**Brief:**
In the listing below, locate the line containing "front_right_foot();" and the line containing "for node in". Output both of them and every line between, exactly as written, and nothing more.

**Input data:**

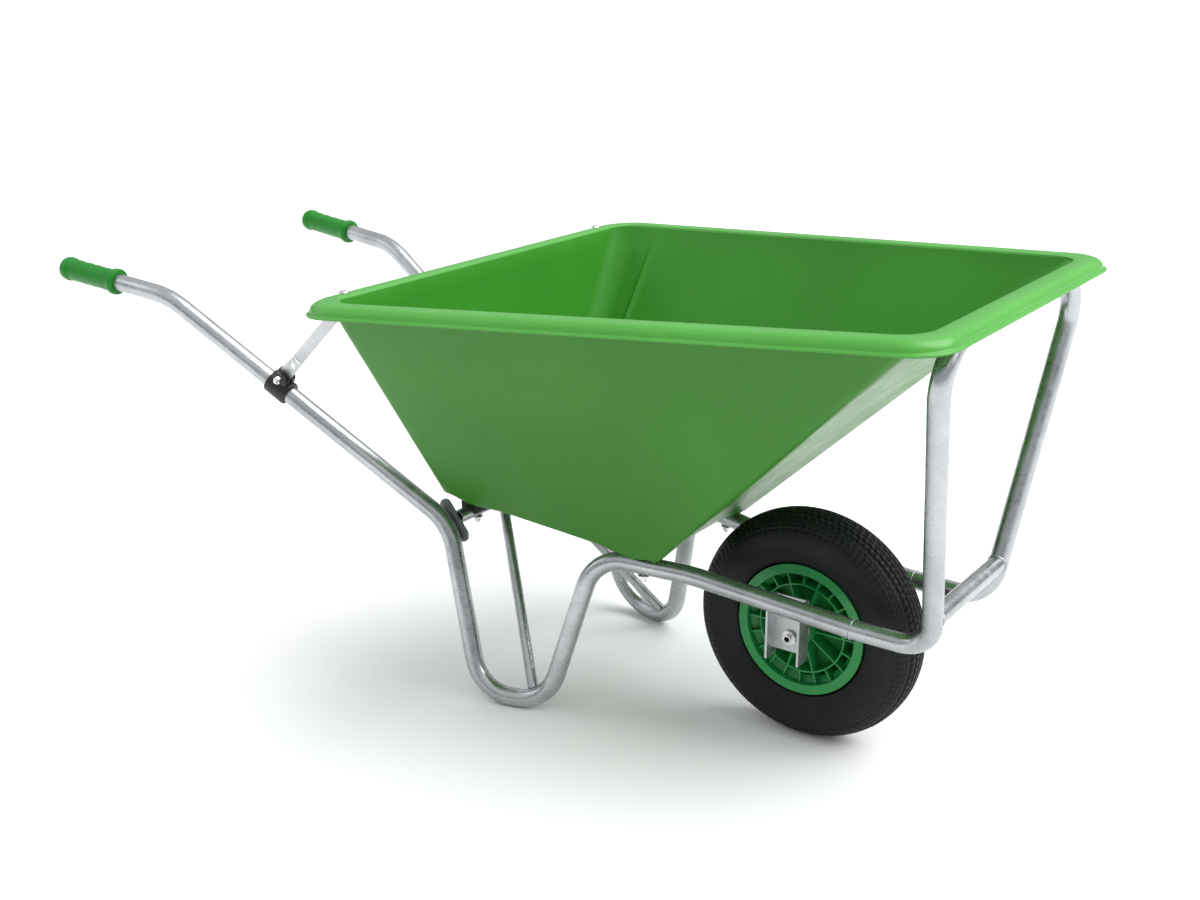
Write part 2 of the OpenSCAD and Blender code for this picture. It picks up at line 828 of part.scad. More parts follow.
---
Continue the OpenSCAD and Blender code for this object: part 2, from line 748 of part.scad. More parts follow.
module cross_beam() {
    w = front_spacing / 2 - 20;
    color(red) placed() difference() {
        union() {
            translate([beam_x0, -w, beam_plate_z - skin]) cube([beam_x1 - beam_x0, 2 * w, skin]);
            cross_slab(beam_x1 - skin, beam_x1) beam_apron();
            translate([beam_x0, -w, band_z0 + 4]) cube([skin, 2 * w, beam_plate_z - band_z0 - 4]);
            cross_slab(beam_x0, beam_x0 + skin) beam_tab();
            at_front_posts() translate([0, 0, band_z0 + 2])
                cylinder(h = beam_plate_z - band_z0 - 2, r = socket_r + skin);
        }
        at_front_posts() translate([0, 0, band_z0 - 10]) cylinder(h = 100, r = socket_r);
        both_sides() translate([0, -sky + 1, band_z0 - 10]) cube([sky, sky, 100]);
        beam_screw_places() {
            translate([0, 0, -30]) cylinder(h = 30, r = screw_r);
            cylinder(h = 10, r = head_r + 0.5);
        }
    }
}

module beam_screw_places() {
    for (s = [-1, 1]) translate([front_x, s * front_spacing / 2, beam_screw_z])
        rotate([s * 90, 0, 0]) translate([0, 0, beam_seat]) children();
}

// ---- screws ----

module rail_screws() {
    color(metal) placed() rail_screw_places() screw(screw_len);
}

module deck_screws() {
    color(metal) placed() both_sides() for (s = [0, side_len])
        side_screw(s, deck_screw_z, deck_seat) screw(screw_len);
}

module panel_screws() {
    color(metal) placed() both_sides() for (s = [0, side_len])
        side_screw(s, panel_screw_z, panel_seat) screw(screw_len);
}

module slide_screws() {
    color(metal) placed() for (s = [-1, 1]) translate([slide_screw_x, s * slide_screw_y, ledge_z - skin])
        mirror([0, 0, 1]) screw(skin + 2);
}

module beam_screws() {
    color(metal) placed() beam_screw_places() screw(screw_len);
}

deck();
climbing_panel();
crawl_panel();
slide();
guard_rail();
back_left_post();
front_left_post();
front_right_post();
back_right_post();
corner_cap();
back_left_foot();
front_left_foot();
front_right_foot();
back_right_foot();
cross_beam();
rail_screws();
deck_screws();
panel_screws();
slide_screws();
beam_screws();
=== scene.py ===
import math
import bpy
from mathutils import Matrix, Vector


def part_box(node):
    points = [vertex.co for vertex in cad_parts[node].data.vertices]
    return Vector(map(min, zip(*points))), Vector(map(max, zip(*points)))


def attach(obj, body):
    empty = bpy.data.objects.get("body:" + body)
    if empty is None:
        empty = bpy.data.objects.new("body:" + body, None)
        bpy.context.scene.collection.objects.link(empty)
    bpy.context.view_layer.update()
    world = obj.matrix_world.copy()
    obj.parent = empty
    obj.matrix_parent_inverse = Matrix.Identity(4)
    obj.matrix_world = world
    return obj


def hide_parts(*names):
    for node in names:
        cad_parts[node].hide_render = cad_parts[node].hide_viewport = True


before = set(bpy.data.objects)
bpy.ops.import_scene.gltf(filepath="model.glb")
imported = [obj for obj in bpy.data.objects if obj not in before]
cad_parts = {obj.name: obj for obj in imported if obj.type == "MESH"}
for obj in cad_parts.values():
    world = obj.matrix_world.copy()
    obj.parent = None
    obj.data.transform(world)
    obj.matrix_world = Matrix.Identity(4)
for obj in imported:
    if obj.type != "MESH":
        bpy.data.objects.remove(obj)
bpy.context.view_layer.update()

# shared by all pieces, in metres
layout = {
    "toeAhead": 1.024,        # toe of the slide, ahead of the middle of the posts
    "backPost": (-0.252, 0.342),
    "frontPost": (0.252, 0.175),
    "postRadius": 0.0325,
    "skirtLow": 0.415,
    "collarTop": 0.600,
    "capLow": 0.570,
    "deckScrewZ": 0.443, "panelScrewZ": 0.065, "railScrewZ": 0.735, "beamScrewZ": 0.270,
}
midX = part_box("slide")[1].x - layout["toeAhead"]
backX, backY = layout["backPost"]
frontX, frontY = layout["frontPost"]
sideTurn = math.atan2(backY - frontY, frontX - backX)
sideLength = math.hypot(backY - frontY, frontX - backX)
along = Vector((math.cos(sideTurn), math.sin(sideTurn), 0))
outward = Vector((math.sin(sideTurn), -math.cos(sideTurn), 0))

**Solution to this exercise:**
front_right_foot();
back_right_foot();
cross_beam();
rail_screws();
deck_screws();
panel_screws();
slide_screws();
beam_screws();
=== scene.py ===
import math
import bpy
from mathutils import Matrix, Vector


def part_box(node):
    points = [vertex.co for vertex in cad_parts[node].data.vertices]
    return Vector(map(min, zip(*points))), Vector(map(max, zip(*points)))


def attach(obj, body):
    empty = bpy.data.objects.get("body:" + body)
    if empty is None:
        empty = bpy.data.objects.new("body:" + body, None)
        bpy.context.scene.collection.objects.link(empty)
    bpy.context.view_layer.update()
    world = obj.matrix_world.copy()
    obj.parent = empty
    obj.matrix_parent_inverse = Matrix.Identity(4)
    obj.matrix_world = world
    return obj


def hide_parts(*names):
    for node in names:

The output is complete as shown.